Change Your Thinking, Change Your Performance
When you’re not happy with your performance – with the results you’re getting – take time to sit and reflect on what you believe about your abilities and your worthiness. You may find that what you’re getting is precisely in line with what you’re thinking, but you have to take the time to get quiet and allow yourself to hear your honest awareness of what you believe. Don’t worry. You don’t have to share that awareness in front of 100 people. You’re the only one who needs to know. Self-awareness is a gift you give yourself.

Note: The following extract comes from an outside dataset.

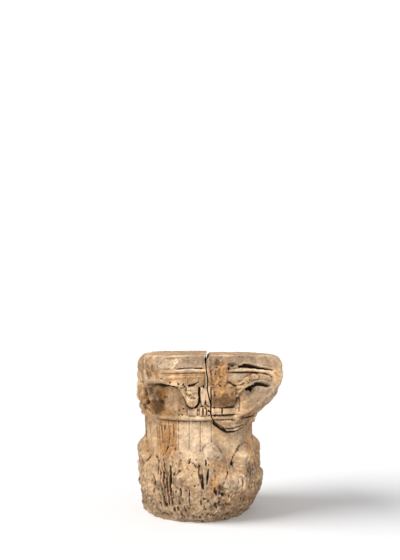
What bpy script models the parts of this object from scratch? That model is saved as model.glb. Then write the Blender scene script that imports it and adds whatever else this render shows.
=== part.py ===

What’s wonderful is that you can change your beliefs. It doesn’t happen overnight – particularly with beliefs you’ve been reinforcing for a long time. Neural pathways get deep when you drive on them for years and years. It’s tough to pull your wheels out of a two-track road with deep ruts that you’ve been driving in for a long time. You have to yank the steering wheel to pick a different path. So too, it is with changing your thinking. But you can change your beliefs and improve your results.

Try what I did. Write about your perfect performance. Maybe it’s the way you want to behave in a conversation with a colleague. Perhaps it’s the way you want to participate in meetings. Perhaps you want to be more inspiring as a leader. Write about what you want to see from your point of view. Write a detailed description of what your ideal behavior would look like and feel like. Write about what you want to see in such detail that you can feel the goodness of your behavior and results by merely imagining it. The feeling part is essential. Your feelings are a powerful source of change. When you imagine what you want and then generate the feeling you want to experience, you create a positive force that pulls you into the new behavior. You should be able to feel a positive flow of energy in your body. Write until what you imagine makes you smile.

Write a new description of the change you want to make every morning for two weeks and watch the magic happen!